В первые годы отрок жил со своим владельцем, каковой становился ему как бы приемным отцом, несмотря на потребность в строгости для обучения воинской дисциплине. Он заботился, чтобы мальчик получал надлежащую опеку, был одет и накормлен, получил достойное религиозное образование, как добрый мусульманин, и выучился в совершенстве владеть луком, арбалетом, мечом, копьем и секирой. Когда же юноша входил в возраст, владелец оделял его конем и оружием и официально отпускал на свободу, дабы тот поступил на службу в армию правителя – таков был вклад его владельца в оборону царства. Обычаи требовали, дабы и после этого воин относился к бывшему хозяину с почтением и уважением, причитающимися приемному отцу.

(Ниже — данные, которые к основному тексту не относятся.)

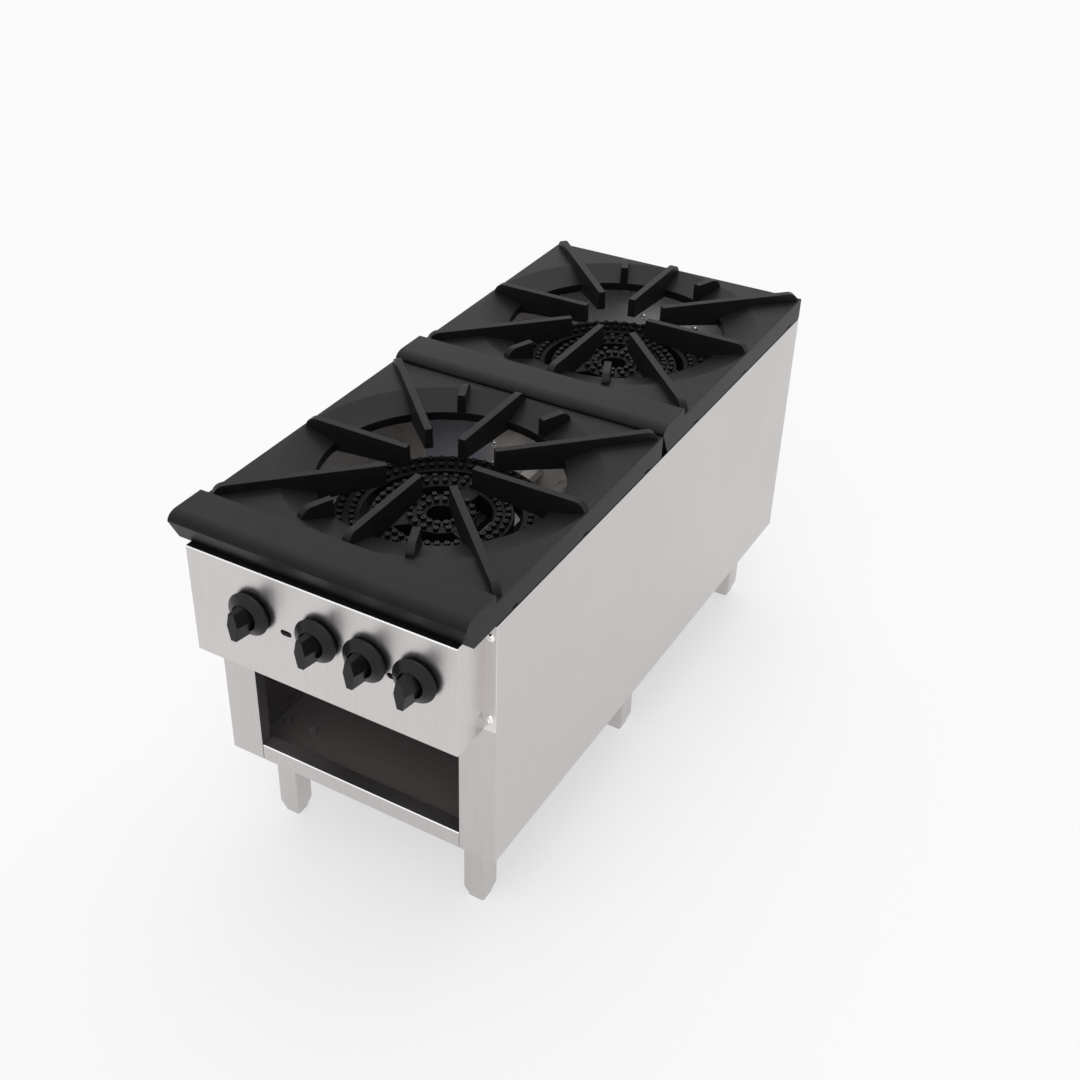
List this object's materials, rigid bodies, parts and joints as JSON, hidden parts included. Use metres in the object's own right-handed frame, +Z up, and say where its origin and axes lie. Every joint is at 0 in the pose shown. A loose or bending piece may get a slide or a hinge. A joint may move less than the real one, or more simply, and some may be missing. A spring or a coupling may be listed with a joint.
{
  "type": "stock pot range",
  "caption": "Tall gas stock pot range: a stainless sheet cabinet on square legs, cast top grates in line over ringed burners, and lever knobs on a projecting front box.",
  "frame": {"origin": "on the floor under the centre of the whole footprint, feet bottoms at z = 0", "axes": "+Z up, front with the knobs faces -Y, +X to the right seen from the front"},
  "size_m": [0.4572, 1.1176, 0.6096],
  "materials": {
    "stainless": "satin brushed",
    "inner_sheet": "bright mill",
    "cast_iron": "satin black",
    "burner_iron": "sand-cast grey black",
    "pipe": "black pipe",
    "brass": "plain",
    "knob_plastic": "semi-gloss black"
  },
  "bodies": {
    "range": {"left_side_panel": "stainless", "right_side_panel": "stainless", "back_panel": "stainless", "cabinet_floor": "inner_sheet", "front_bottom_rail": "stainless", "front_upper_rail": "stainless", "control_box": "stainless", "heat_shield": "inner_sheet", "bay_partition": "inner_sheet", "rear_liner": "inner_sheet", "left_liner": "inner_sheet", "right_liner": "inner_sheet", "left_burner_rail": "inner_sheet", "right_burner_rail": "inner_sheet", "left_tray_runner": "inner_sheet", "right_tray_runner": "inner_sheet", "front_outer_ring": "burner_iron", "front_centre_rings": "burner_iron", "rear_outer_ring": "burner_iron", "rear_centre_rings": "burner_iron", "front_outer_mixer": "burner_iron", "front_centre_mixer": "burner_iron", "rear_centre_mixer": "burner_iron", "rear_outer_mixer": "burner_iron", "gas_valve_1": "brass", "gas_valve_2": "brass", "gas_valve_3": "brass", "gas_valve_4": "brass", "orifice_hoods": "brass", "gas_manifold": "pipe", "gas_supply_pipe": "pipe", "pilot_valves": "brass", "front_pilot": "brass", "rear_pilot": "brass", "legs_left": "stainless", "legs_right": "stainless", "leg_bolts": "stainless", "shell_screws": "stainless"},
    "knob_1": {"knob_1": "knob_plastic", "valve_stem_1": "brass"},
    "air_shutter_1": {"air_shutter_1": "stainless"},
    "knob_2": {"knob_2": "knob_plastic", "valve_stem_2": "brass"},
    "air_shutter_2": {"air_shutter_2": "stainless"},
    "knob_3": {"knob_3": "knob_plastic", "valve_stem_3": "brass"},
    "air_shutter_3": {"air_shutter_3": "stainless"},
    "knob_4": {"knob_4": "knob_plastic", "valve_stem_4": "brass"},
    "air_shutter_4": {"air_shutter_4": "stainless"},
    "drip_tray": {"drip_tray": "stainless"},
    "front_grate": {"front_grate": "cast_iron"},
    "rear_grate": {"rear_grate": "cast_iron"},
    "foot_front_left": {"foot_front_left": "stainless"},
    "foot_front_right": {"foot_front_right": "stainless"},
    "foot_middle_left": {"foot_middle_left": "stainless"},
    "foot_middle_right": {"foot_middle_right": "stainless"},
    "foot_rear_left": {"foot_rear_left": "stainless"},
    "foot_rear_right": {"foot_rear_right": "stainless"}
  },
  "joints": [
    {"name": "knob_1_turn", "type": "hinge", "parent": "range", "child": "knob_1", "pos_m": [-0.106, -0.5168, 0.4928], "axis": [0, 1, 0], "range_deg": [0, 90]},
    {"name": "knob_2_turn", "type": "hinge", "parent": "range", "child": "knob_2", "pos_m": [0.0025, -0.5168, 0.4928], "axis": [0, 1, 0], "range_deg": [0, 90]},
    {"name": "knob_3_turn", "type": "hinge", "parent": "range", "child": "knob_3", "pos_m": [0.078, -0.5168, 0.4928], "axis": [0, 1, 0], "range_deg": [0, 90]},
    {"name": "knob_4_turn", "type": "hinge", "parent": "range", "child": "knob_4", "pos_m": [0.1535, -0.5168, 0.4928], "axis": [0, 1, 0], "range_deg": [0, 90]},
    {"name": "air_shutter_1_turn", "type": "hinge", "parent": "range", "child": "air_shutter_1", "pos_m": [-0.106, -0.4516, 0.4585], "axis": [0, -1, 0], "range_deg": [0, 60]},
    {"name": "air_shutter_2_turn", "type": "hinge", "parent": "range", "child": "air_shutter_2", "pos_m": [0.0025, -0.4516, 0.4585], "axis": [0, -1, 0], "range_deg": [0, 60]},
    {"name": "air_shutter_3_turn", "type": "hinge", "parent": "range", "child": "air_shutter_3", "pos_m": [0.078, -0.4516, 0.4585], "axis": [0, -1, 0], "range_deg": [0, 60]},
    {"name": "air_shutter_4_turn", "type": "hinge", "parent": "range", "child": "air_shutter_4", "pos_m": [0.1535, -0.4516, 0.4585], "axis": [0, -1, 0], "range_deg": [0, 60]},
    {"name": "drip_tray_slide", "type": "slide", "parent": "range", "child": "drip_tray", "axis": [0, -1, 0], "range_m": [0, 0.6]},
    {"name": "front_grate_lift", "type": "slide", "parent": "range", "child": "front_grate", "axis": [0, 0, 1], "range_m": [0, 0.12]},
    {"name": "rear_grate_lift", "type": "slide", "parent": "range", "child": "rear_grate", "axis": [0, 0, 1], "range_m": [0, 0.12]},
    {"name": "foot_front_left_height", "type": "slide", "parent": "range", "child": "foot_front_left", "axis": [0, 0, -1], "range_m": [0, 0.025]},
    {"name": "foot_front_right_height", "type": "slide", "parent": "range", "child": "foot_front_right", "axis": [0, 0, -1], "range_m": [0, 0.025]},
    {"name": "foot_middle_left_height", "type": "slide", "parent": "range", "child": "foot_middle_left", "axis": [0, 0, -1], "range_m": [0, 0.025]},
    {"name": "foot_middle_right_height", "type": "slide", "parent": "range", "child": "foot_middle_right", "axis": [0, 0, -1], "range_m": [0, 0.025]},
    {"name": "foot_rear_left_height", "type": "slide", "parent": "range", "child": "foot_rear_left", "axis": [0, 0, -1], "range_m": [0, 0.025]},
    {"name": "foot_rear_right_height", "type": "slide", "parent": "range", "child": "foot_rear_right", "axis": [0, 0, -1], "range_m": [0, 0.025]}
  ]
}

Такого воина, получившего безупречную выучку, называли мамелюком, сиречь «невольником». Некий арабский летописец отдал должное представителям сразу двух групп воинов, славившихся своим военным искусством, написав: «Мамелюки суть тамплиеры Египта». В последние годы было все легче договориться о покупке мальчиков в мамелюки, потому что монголы изгнали кочевые племена из родных мест, обрекая их на лишения. Особенно плодовитыми в этом отношении оказались кипчаки, населявшие степи между Доном и Волгой.

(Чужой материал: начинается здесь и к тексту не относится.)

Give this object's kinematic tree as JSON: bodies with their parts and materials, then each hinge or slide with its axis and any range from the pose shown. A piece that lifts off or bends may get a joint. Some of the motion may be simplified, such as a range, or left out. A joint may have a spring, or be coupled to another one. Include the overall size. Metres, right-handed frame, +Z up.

Один из мальчиков, купленный у кипчаков египетским эмиром Айдекином аль-Бундукдаром, удостоился выбора за то, что был не по годам рослым и очень сообразительным. Голубоглазого отрока нарекли Рукном ад-Дин Бейбарсом аль-Бундукдари. Как и сулили задатки, в юности он стал рослым и могучим, а его разум и склонность к руководству так бросались в глаза, что еще в юные годы его произвели в ранг эмира, сиречь генерала армии султана Айюба. Правда, пока никто не обратил внимания, что молодой Бейбарс совершенно лишен сострадания и каких-либо нравственных идеалов. Вскоре его имя вселяло страх в души всякого христианина Святой Земли благодаря цепи событий, порожденных отчаянной рознью между христианами, не утихавшей вопреки стараниям очередного предводителя паломников-крестоносцев примирить их. Прибыл он сразу вслед за отплытием Тибальда Шампанского в октябре 1240 года.